▸ **THE TASK**: Write out the complete material exactly as it stands.

▸ **GIVEN DATA**:
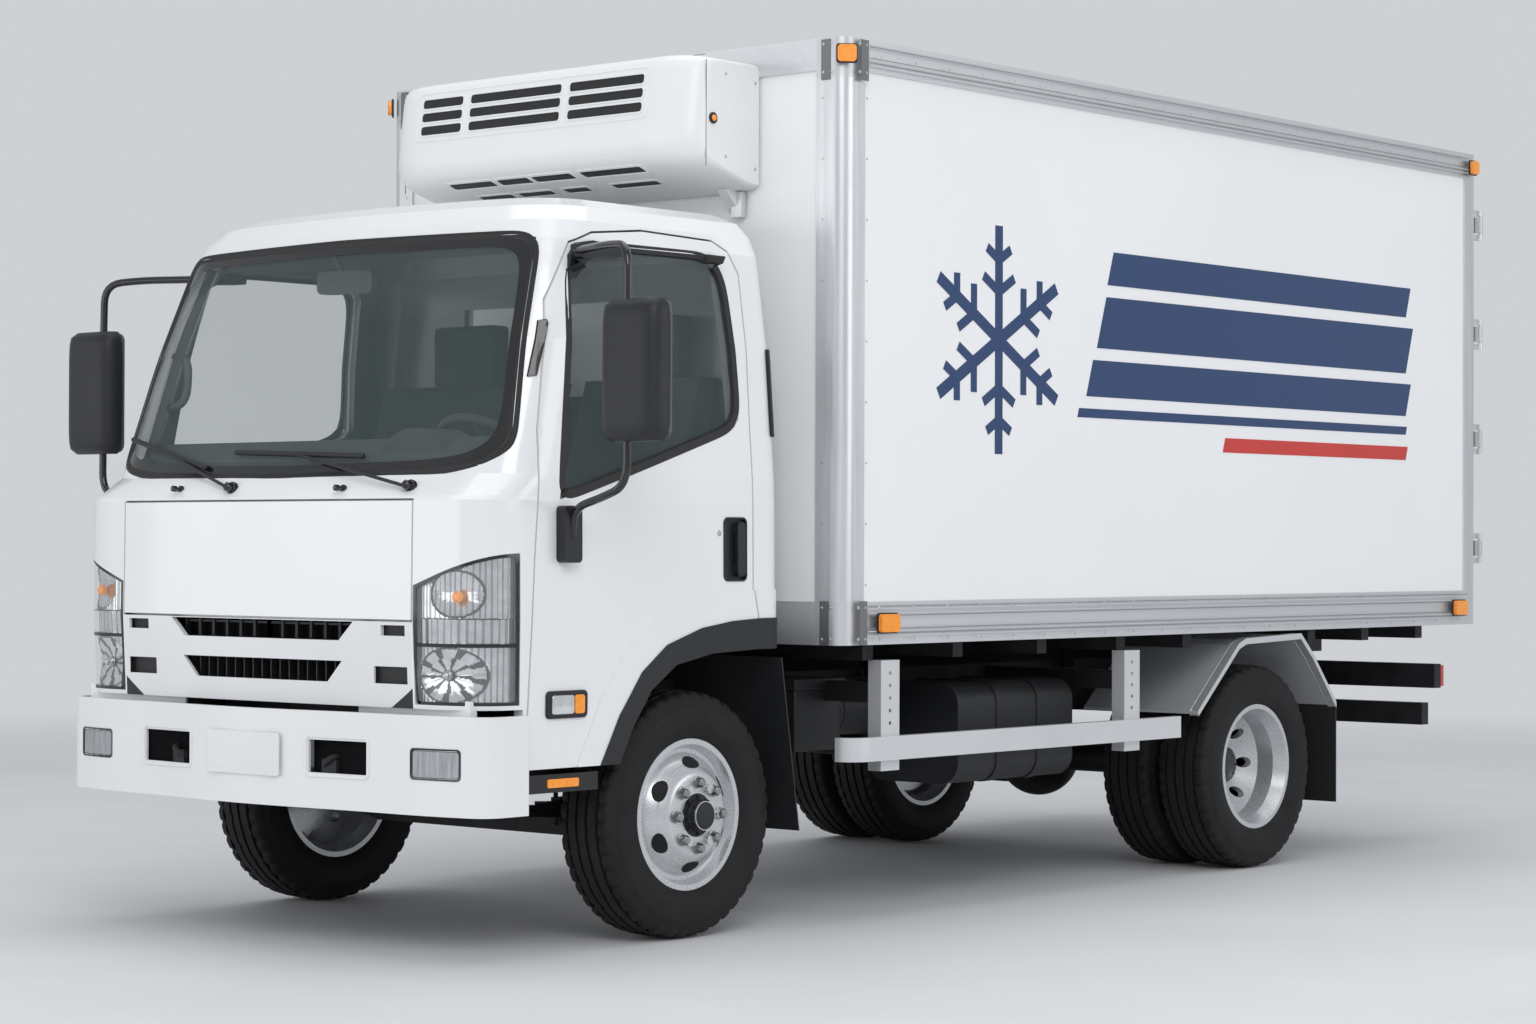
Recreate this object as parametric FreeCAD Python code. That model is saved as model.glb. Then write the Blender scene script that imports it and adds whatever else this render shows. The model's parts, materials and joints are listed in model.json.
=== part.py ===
import FreeCAD, Part
import math
import os

os.makedirs("parts", exist_ok=True)

# Small refrigerated delivery truck: tilting cab, ladder chassis, insulated box, nose-mounted cooling unit.
# Millimetres. X to the truck's left, front towards -Y, Z up from the road.
# The piece functions work from the front axle (y = 0 there); put() moves everything to the part's frame.

# overall
wheelbase = 2870
front_overhang = 950
rear_overhang = 1501
box_nose_y = 512
seat_gap = 0.3
move_gap = 6
over = 400
far = 1600

# wheels and tyres
tyre_radius = 357
tyre_width = 205
tyre_shoulder = 26
tread_groove_width = 9
tread_groove_depth = 8
tread_groove_share = (-0.27, -0.09, 0.09, 0.27)
bead_radius = 207
rim_width = 176
rim_wall = 5
rim_lip_radius = 218
rim_lip_width = 10
front_tyre_x = 745
rear_inner_tyre_x = 618
twin_spacing = 235
disc_wall = 9
nave_radius = 112
hand_hole_radius = 19
hand_hole_circle = 147
hand_hole_count = 8
hub_radius = 58
hub_cap_radius = 42
hub_cap_length = 34
nut_circle = 85
nut_radius = 13
nut_length = 16
nut_count = 6
drum_radius = 165
drum_width = 120
rear_spindle_radius = 34

# ladder frame
rail_outer_x = 350
rail_flange = 62
rail_wall = 6
rail_top_z = 715
rail_height = 170
rail_front_y = -724
rail_tail_gap = 213
front_member_ys = (-640, 1080, 1480)
member_before_axle = 620
member_after_axle = 430
member_before_tail = 118
cab_mount_y = 270
crossmember_depth = 60
crossmember_height = 110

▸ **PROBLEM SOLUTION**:
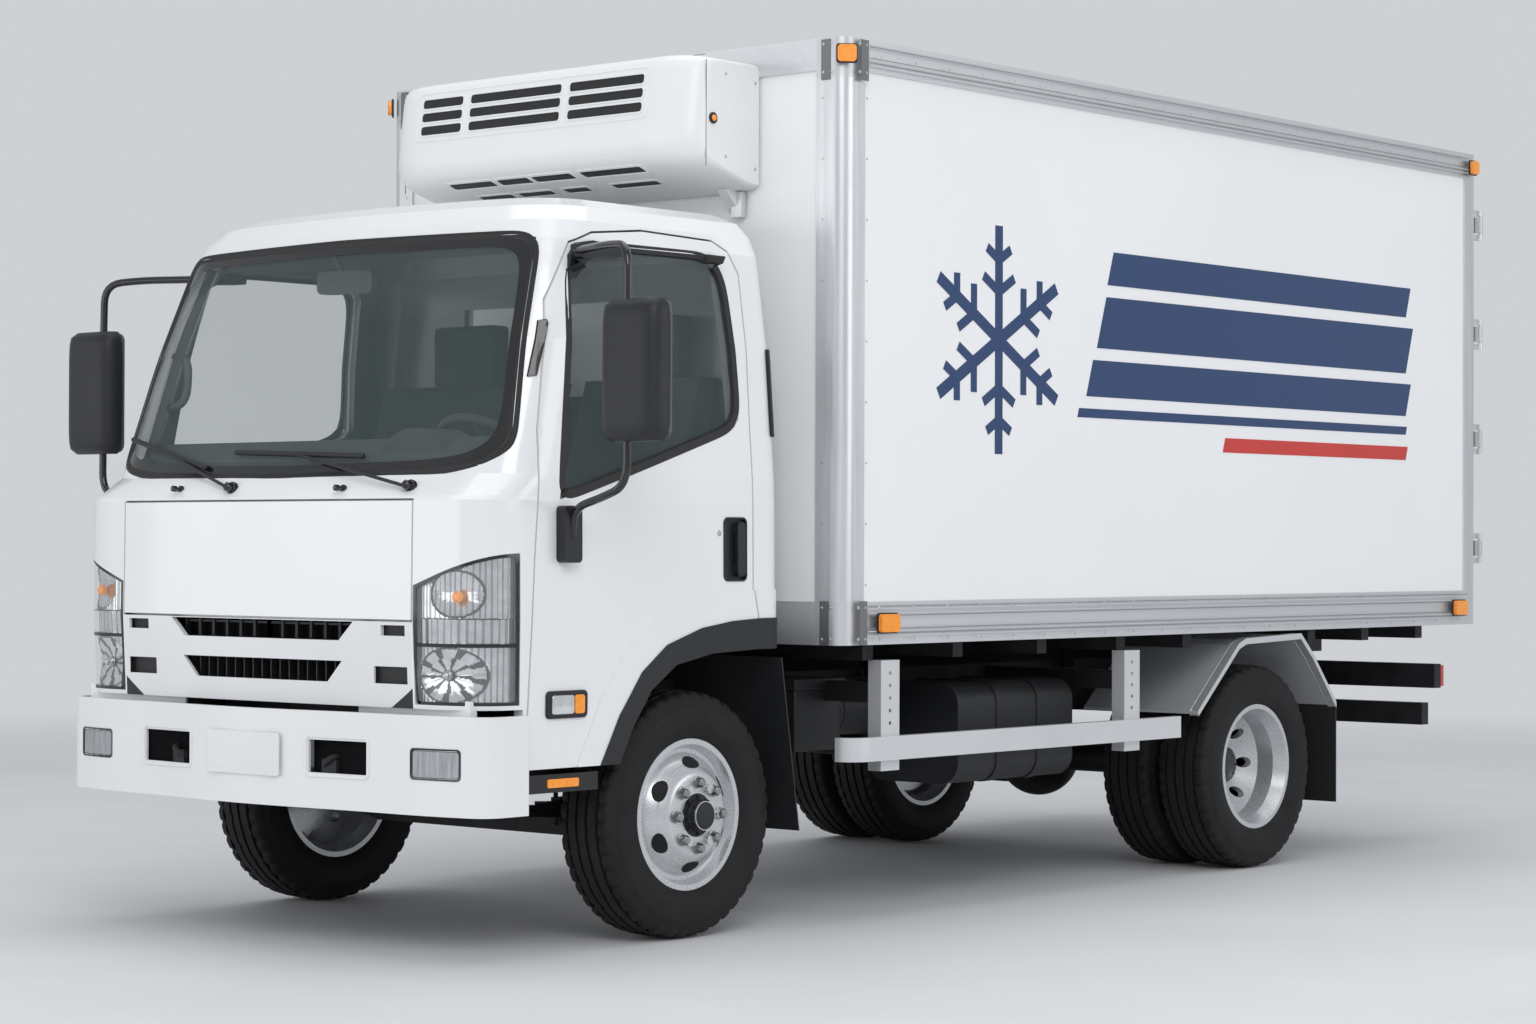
Recreate this object as parametric FreeCAD Python code. That model is saved as model.glb. Then write the Blender scene script that imports it and adds whatever else this render shows. The model's parts, materials and joints are listed in model.json.
=== part.py ===
import FreeCAD, Part
import math
import os

os.makedirs("parts", exist_ok=True)

# Small refrigerated delivery truck: tilting cab, ladder chassis, insulated box, nose-mounted cooling unit.
# Millimetres. X to the truck's left, front towards -Y, Z up from the road.
# The piece functions work from the front axle (y = 0 there); put() moves everything to the part's frame.

# overall
wheelbase = 2870
front_overhang = 950
rear_overhang = 1501
box_nose_y = 512
seat_gap = 0.3
move_gap = 6
over = 400
far = 1600

# wheels and tyres
tyre_radius = 357
tyre_width = 205
tyre_shoulder = 26
tread_groove_width = 9
tread_groove_depth = 8
tread_groove_share = (-0.27, -0.09, 0.09, 0.27)
bead_radius = 207
rim_width = 176
rim_wall = 5
rim_lip_radius = 218
rim_lip_width = 10
front_tyre_x = 745
rear_inner_tyre_x = 618
twin_spacing = 235
disc_wall = 9
nave_radius = 112
hand_hole_radius = 19
hand_hole_circle = 147
hand_hole_count = 8
hub_radius = 58
hub_cap_radius = 42
hub_cap_length = 34
nut_circle = 85
nut_radius = 13
nut_length = 16
nut_count = 6
drum_radius = 165
drum_width = 120
rear_spindle_radius = 34

# ladder frame
rail_outer_x = 350
rail_flange = 62
rail_wall = 6
rail_top_z = 715
rail_height = 170
rail_front_y = -724
rail_tail_gap = 213
front_member_ys = (-640, 1080, 1480)
member_before_axle = 620
member_after_axle = 430
member_before_tail = 118
cab_mount_y = 270
crossmember_depth = 60
crossmember_height = 110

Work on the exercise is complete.